The temple of Seti I, in particular, is notable for being a breathtakingly beautiful temple. It also holds the Abydos King List, holding the names of the ancient kings of Abydos. Needless to say, the impact of such a list in the studies of ancient Egyptian history cannot be understated.
While there are undoubtedly many locations in ancient Egypt that acted as a religious center, perhaps the most iconic religious location in Egypt was Heliopolis. Some locations are well-known for being the birthplace of one god or goddess of Egypt, but Heliopolis was famous around the land for being the birthplace of multiple deities. These gods and goddesses include Geb, Isis, Atum (Ra), Nut, Set, Tefnut, and more.
The city also holds the distinction of being the birthplace of mythical beings such as the Bennu Bird and the Phoenix. Heliopolis was also considered the center of philosophy and learning during its prime, visited by notable Greek scholars including Plato, Homer, Herodotus, and more.

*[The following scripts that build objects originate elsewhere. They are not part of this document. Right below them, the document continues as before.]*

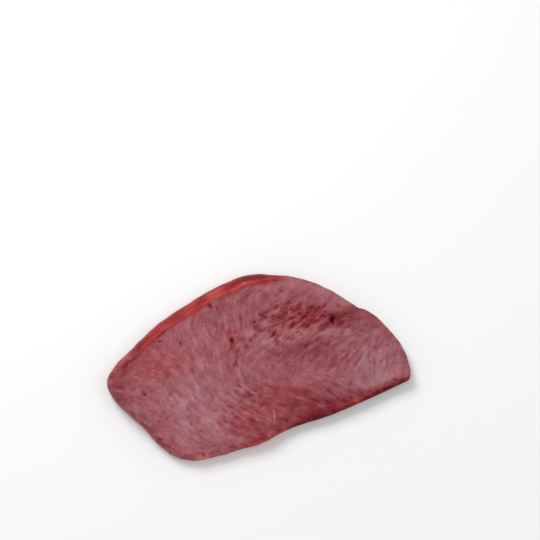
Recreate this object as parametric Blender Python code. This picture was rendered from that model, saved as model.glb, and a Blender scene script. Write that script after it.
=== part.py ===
"""A slice of raw beef heart lying on its flat underside, as one closed solid.

+X runs along the straight cut edge to its sharp corner, +Y points to the heart's
natural outer rim and +Z is up. The origin lies on the resting face, below the middle
of the slice. Sizes are in millimetres until the mesh is made, which is in metres.
"""

import math

import bmesh
import bpy
import numpy as np
from mathutils import Vector
from mathutils.geometry import delaunay_2d_cdt

NAME = "beef_heart_slice"
MM = 0.001
SEED = 11

# Outline seen from above, anticlockwise from the sharp corner: x, y, and the width of
# the flank between the edge of the upper face and the outline. The heart's natural
# outer rim, from the left tip over the top, slopes; the knife's cuts are steep.
OUTLINE = (
    (69.0, -42.6, 1.3), (71.0, -40.3, 1.5), (72.2, -36.6, 1.6), (73.2, -28.5, 1.8),
    (71.8, -18.5, 1.5), (68.3, -6.6, 1.3), (64.1, -0.4, 1.2), (61.1, 2.1, 1.4),
    (58.8, 5.4, 1.2), (52.1, 15.8, 1.2), (44.1, 24.0, 1.3), (36.0, 31.5, 2.8), (27.4, 38.0, 6.0),
    (17.9, 42.0, 8.0), (7.4, 43.2, 9.0), (-4.1, 42.4, 9.2), (-16.0, 40.4, 8.9),
    (-27.9, 38.2, 8.5), (-40.5, 34.2, 7.8), (-53.6, 28.7, 7.0), (-64.4, 23.3, 5.6),
    (-70.2, 17.6, 3.0), (-71.8, 11.0, 1.8), (-69.4, 2.6, 1.8), (-63.6, -10.1, 1.8),
    (-59.6, -21.6, 1.9), (-53.8, -31.6, 2.2), (-45.3, -38.0, 2.4), (-32.2, -40.4, 2.4),
    (-22.9, -41.5, 2.0), (-12.6, -43.1, 1.6), (-2.0, -41.9, 1.2), (9.4, -41.9, 1.0),
    (25.0, -43.4, 0.9), (47.0, -43.4, 0.9), (69.0, -42.6, 1.3),
)
OUTLINE_WAVES = ((29.0, 0.14), (13.0, 0.07), (7.5, 0.05))
WAVE_FADE = 15.0
STRAIGHT_EDGE = 80.0

# Thickness, and how the slice thins towards three of its edges: from where, to where and
# by how much. Towards the lower left the way leans, and the straight edge falls most
# along its middle, between its two ends.
THICKNESS = 10.4
RIGHT_END_THINS = (38.0, 74.0, 3.2)
LOWER_LEFT_THINS = (22.0, 52.0, 2.2)
LOWER_LEFT_LEAN = 0.35
STRAIGHT_EDGE_FALLS = (-29.0, -42.0, 2.6)
STRAIGHT_EDGE_ENDS = ((-12.0, 8.0), (66.0, 52.0))
EDGE_ROUNDING = 0.9
EDGE_ROUNDING_REACH = 2.0

# Section of the flank as a curve with three guides below its top: how far out each lies,
# in widths of the flank and in more millimetres, and its share of the height. One section
# is a knife's steep cut and one the sloping rim, with the widths that they belong to.
STEEP_SECTION = ((0.75, 0.0, 0.96), (1.18, 0.25, 0.4), (1.0, -0.35, 0.0))
SLOPING_SECTION = ((0.45, 0.0, 0.91), (1.08, 0.25, 0.38), (1.0, -0.85, 0.0))
SLOPING_WIDTHS = (2.0, 6.0)

# Swells and hollows of the upper face: x, y, reach along and across, turn, height
SWELLS = (
    (-42.0, 6.0, 24.0, 20.0, 0, 0.5),
    (-14.0, -16.0, 26.0, 12.0, 15, 0.4),
    (51.0, -27.0, 17.0, 11.0, -8, 0.8),
    (8.0, -26.0, 16.0, 9.0, -10, -0.5),
    (-6.0, 28.0, 20.0, 6.0, 0, 0.3),
)
PITTED_ZONE = (21.0, 9.5, 26.0, 8.0, -9)
PITTED_ZONE_DEPTH = 0.9

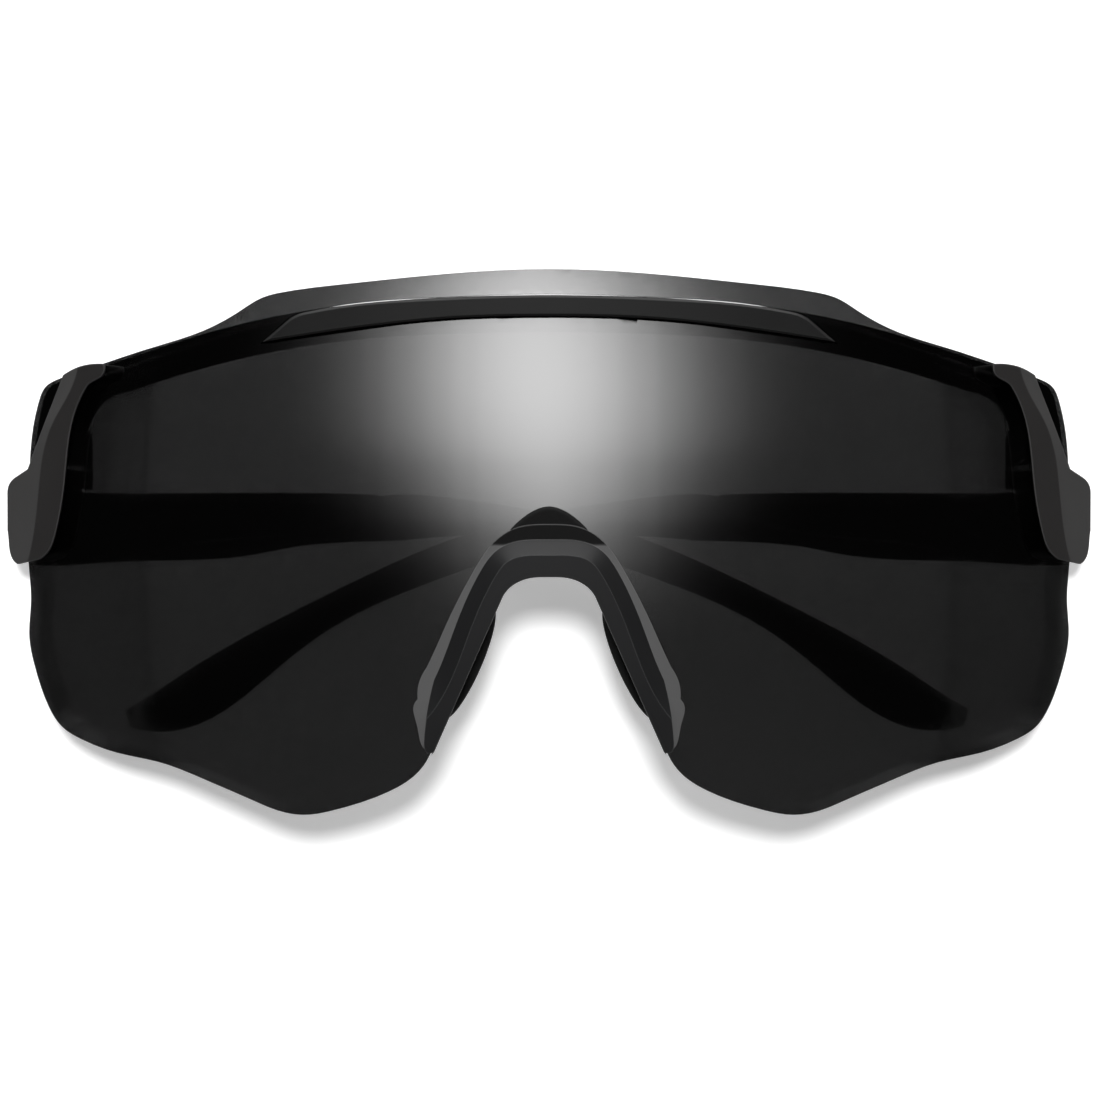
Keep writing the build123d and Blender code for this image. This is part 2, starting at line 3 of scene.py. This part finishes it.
import bpy
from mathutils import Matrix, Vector


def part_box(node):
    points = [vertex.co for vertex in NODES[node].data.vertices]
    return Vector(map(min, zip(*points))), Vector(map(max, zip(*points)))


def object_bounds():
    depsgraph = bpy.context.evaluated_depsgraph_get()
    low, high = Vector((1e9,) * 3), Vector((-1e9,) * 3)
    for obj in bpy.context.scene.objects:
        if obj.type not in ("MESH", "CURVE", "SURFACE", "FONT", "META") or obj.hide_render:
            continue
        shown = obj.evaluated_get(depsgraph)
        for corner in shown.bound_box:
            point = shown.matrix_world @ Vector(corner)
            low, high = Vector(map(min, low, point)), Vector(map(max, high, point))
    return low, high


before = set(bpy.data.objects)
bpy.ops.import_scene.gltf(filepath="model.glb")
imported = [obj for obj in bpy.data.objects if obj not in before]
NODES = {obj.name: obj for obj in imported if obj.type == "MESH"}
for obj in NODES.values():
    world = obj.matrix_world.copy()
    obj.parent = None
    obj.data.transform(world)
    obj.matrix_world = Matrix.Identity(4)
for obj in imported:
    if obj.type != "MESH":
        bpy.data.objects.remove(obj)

CAD_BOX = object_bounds()
MM = 0.001

# The lens's box, and the camera in front of it
LENS_LOW, LENS_HIGH = (Vector(corner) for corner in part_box("shield_lens"))
CAMERA_DISTANCE = 1.2
CAMERA_HEIGHT = 34.5 * MM
CAMERA_SIDE = 0.13 * MM
FRAME_WIDTH = 142.2 * MM   # what the picture spans at the front of the lens
SENSOR = 36.0              # Blender counts a sensor in millimetres
CLIP_NEAR, CLIP_FAR = 0.01, 50.0

# The nose piece's flange, painted paler as a sheen that stands in for the light it catches, and
# its crown, painted deep black as shade
PAINTED_SHEEN_DARK = (0.075, 0.0745, 0.075)
PAINTED_SHEEN_LIGHT = (0.095, 0.0945, 0.095)
PAINTED_SHADE_DARK = (0.003, 0.003, 0.003)
PAINTED_SHADE_LIGHT = (0.005, 0.005, 0.005)
DEEP_ROUGHER = 0.3

# The lens's curvature across and down, and the step of the nose piece's flange above the lens's
# front face, whose painted sheen is full up to a margin over the step and then blurs out
WRAP_RADIUS = 87.99 * MM
DROP_RADIUS = 240.0 * MM
FLANGE_STEP = 1.1 * MM
FLANGE_MARGIN = 0.08 * MM
FLANGE_BLUR = 0.2 * MM
# below this height the flange has its painted sheen, above it the crown has its painted shade
FLANGE_TOP = 35.2 * MM     # pale below this height, deep black above it

# Moulded plastic: the fine grain's part in its roughness, how far that roughness varies, and its
# edges: the colour of their painted highlight, and the cosines where they start and are full
GRAIN_SHARE = 0.4
UNEVEN_LOW, UNEVEN_HIGH = -0.06, 0.08
PAINTED_EDGE_HIGHLIGHT = (0.3, 0.3, 0.3, 1.0)
EDGE_START, EDGE_FULL = 0.985, 0.85

# The paper and the sun
PAPER_GAP = 1.5 * MM       # from the folded temples to the paper behind them
PAPER_REACH = 0.45
PAPER_GLOW = 0.36
SUN_HEIGHT = 6.3           # degrees above the camera's line
SUN_STRENGTH = 2.5
SUN_SIZE = 4.4             # degrees across

# The key light: angles in degrees, to the right of the camera's line and above it
KEY_TURN = -1.6
KEY_HEIGHT = 11.5
KEY_TILT = 0.17            # it leans this far to the left for each degree upward
KEY_WIDE = 22.0
KEY_WAIST = 4.0            # it narrows from this far below its middle
KEY_NARROWING = 0.8        # by this much for each degree downward
KEY_LEAST = 16.5           # but stays at least this wide
KEY_LOW = 10.5
KEY_HIGH = 12.5
KEY_SIDE_POWER = 1.74      # of the distance sideways
KEY_FADE_POWER = 1.2       # of the whole distance from its middle
KEY_STRENGTH = 2.6

# The other lights: angles in degrees, above the camera's line or round from it
TOP_START, TOP_FULL = 35.0, 70.0
TOP_STRENGTH = 2.9
BACK_START, BACK_FULL = 112.0, 150.0
BACK_STRENGTH = 0.7
ROOM = 0.0045


class Tree:
    """A node tree with short ways to add and join nodes."""

    def __init__(self, owner):
        owner.use_nodes = True
        self.nodes = owner.node_tree.nodes
        self.links = owner.node_tree.links
        self.nodes.clear()

    def add(self, kind, inputs=(), **settings):
        node = self.nodes.new(kind)
        for name, value in settings.items():
            setattr(node, name, value)
        for name, value in dict(inputs).items():
            self.put(node.inputs[name], value)
        return node

    def put(self, target, value):
        if isinstance(value, bpy.types.NodeSocket):
            self.links.new(value, target)
        else:
            target.default_value = value

    def math(self, operation, first, second=0.0):
        node = self.nodes.new("ShaderNodeMath")
        node.operation = operation
        self.put(node.inputs[0], first)
        self.put(node.inputs[1], second)
        return node.outputs[0]

    def noise(self, scale, detail=3.0, roughness=0.5):
        place = self.add("ShaderNodeTexCoord").outputs["Object"]
        node = self.add("ShaderNodeTexNoise", {
            "Vector": place, "Scale": scale, "Detail": detail, "Roughness": roughness})
        return node.outputs["Fac"]

    def between(self, value, low, high):
        """Goes from low to high while the value goes from 0 to 1."""
        node = self.add("ShaderNodeMapRange", {"Value": value, "To Min": low, "To Max": high})
        return node.outputs["Result"]

    def fall(self, value, low, high):
        """Falls from 1 to 0 while the value goes from low to high."""
        node = self.add("ShaderNodeMapRange", {
            "Value": value, "From Min": low, "From Max": high, "To Min": 1.0, "To Max": 0.0})
        return node.outputs["Result"]

    def smooth(self, value, low, high, top):
        """Rises gently from 0 to top while the value goes from low to high."""
        node = self.add("ShaderNodeMapRange", {
            "Value": value, "From Min": low, "From Max": high, "To Min": 0.0,
            "To Max": top}, interpolation_type="SMOOTHSTEP")
        return node.outputs["Result"]

    def tint(self, value, dark, light):
        return self.blend(value, (*dark, 1.0), (*light, 1.0))

    def blend(self, value, first, second):
        """Goes from the first colour to the second while the value goes from 0 to 1."""
        mix = self.add("ShaderNodeMix", data_type="RGBA")
        self.put(mix.inputs[0], value)
        # its colours A and B, whose names its number inputs have too
        self.put(mix.inputs[6], first)
        self.put(mix.inputs[7], second)
        return mix.outputs[2]


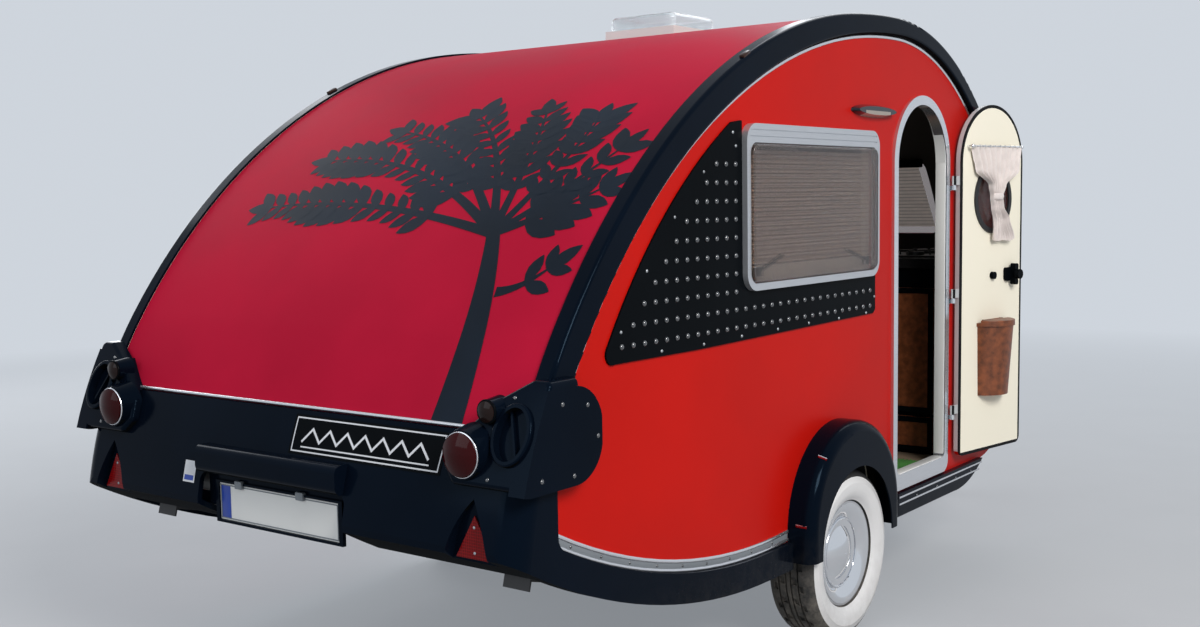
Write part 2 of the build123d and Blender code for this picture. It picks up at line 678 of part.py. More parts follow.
def lamp_pod():
    """Left lamp housing wrapped round the corner, with its cones and grab ring."""
    back = Polyline((900, 1088), (815, 1041), (737, 973), (680, 925), (672, 862), (712, 822), (POD_FACE, 822),
                    (POD_FACE, 1088), close=True)
    back_face = fillet(make_face(back).vertices(), 18)
    side = outline((CROWN_X, CROWN_Z), REAR_ARCS, FRONT_ARCS, -POD_PROUD, 0)
    side &= area((-3 * SWEEP_RADIUS, -1400), (700, 1200))
    rear = across(back_face, -1800, POD_CHEEK_X) & slab(side, 0, EDGE_FACE * 2)
    rear = fillet(rear.edges().filter_by(GeomType.CIRCLE).sort_by(Axis.X)[0:1], 12)
    cheek = rounded((-1800, POD_FRONT), (812, 1066), 115) & side
    cheek = slab(cheek, WALL_FACE, POD_FACE)
    pod = rear + cheek
    for y, z, behind, radius, length in POD_LAMPS:
        cone = Cone(radius * 1.35, radius * 1.12, length, align=(Align.CENTER, Align.CENTER, Align.MIN))
        pod += Pos(tail_x(z) - behind + length, y, z) * (Rot(0, -90, 0) * cone)
    ring_y, ring_z = RING
    lean = Vector(tail_x(ring_z + 60) - tail_x(ring_z - 60), 0, 120).normalized()
    middle = (tail_x(ring_z) - POD_PROUD, ring_y, ring_z)
    facing = Plane(origin=middle, x_dir=(0, 1, 0), z_dir=(-lean.Z, 0, lean.X))
    whole = Ellipse(*RING_HALF)
    inside = Ellipse(*[half - RING_WALL for half in RING_HALF])
    lip = extrude(facing.offset(-20) * whole, amount=20 + RING_PROUD)
    lip = fillet(lip.edges().filter_by(GeomType.ELLIPSE).sort_by(Axis.X)[0], 5)
    pod += lip
    pod -= extrude(facing.offset(-RING_DEEP) * inside, amount=60)
    ridge = (Rot(0, 0, -22) * Rectangle(6, 3 * RING_HALF[1])) & inside
    pod += extrude(facing.offset(-RING_DEEP - 1) * ridge, amount=RING_DEEP)
    body = slab(body_section(SKIN - SEAT), -WALL_FACE - SEAT, WALL_FACE + SEAT)
    edge = outline((CROWN_X, CROWN_Z), REAR_ARCS, FRONT_ARCS, -SEAT, 0)
    edge &= area((-3 * SWEEP_RADIUS, 0), (POD_LOW, 3000))
    bumper = rounded_tail(bumper_section(-SEAT), EDGE_FACE + SEAT, BUMPER_CORNER)
    return pod - body - bumper - slab(edge, 0, EDGE_FACE + SEAT)


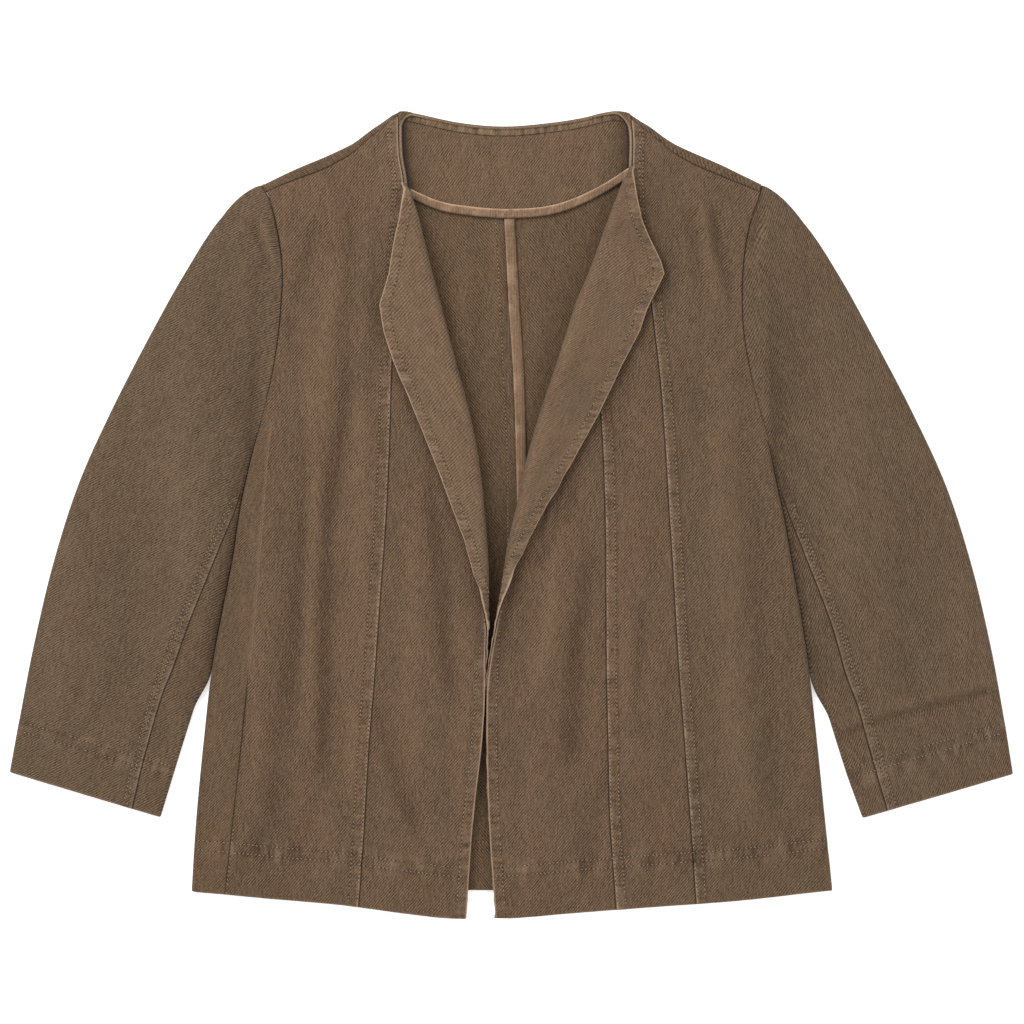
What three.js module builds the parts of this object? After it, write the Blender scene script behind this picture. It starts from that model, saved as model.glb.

Let’s end things with one of the stranger locations in ancient Egyptian history. Yes, the city was called Crocodilopolis—it was also known as Shedet. These days, the city is modern-day Fayoum. The iconic region had the reputation for being the crocodile city, as it was the center of worship for Sobek, known as the crocodile god. Many gods and goddesses took on the form of animals, or had animal parts—Sobek was no different.
The city was also dated back to the early days of the old kingdom, making it one of the oldest cities, even by ancient Egyptian standards. Crocodilopolis was located in particularly fertile land, allowing its inhabitants to grow all manner of vegetables. Not many cities in ancient Egypt had land as fertile as Crocodilopolis!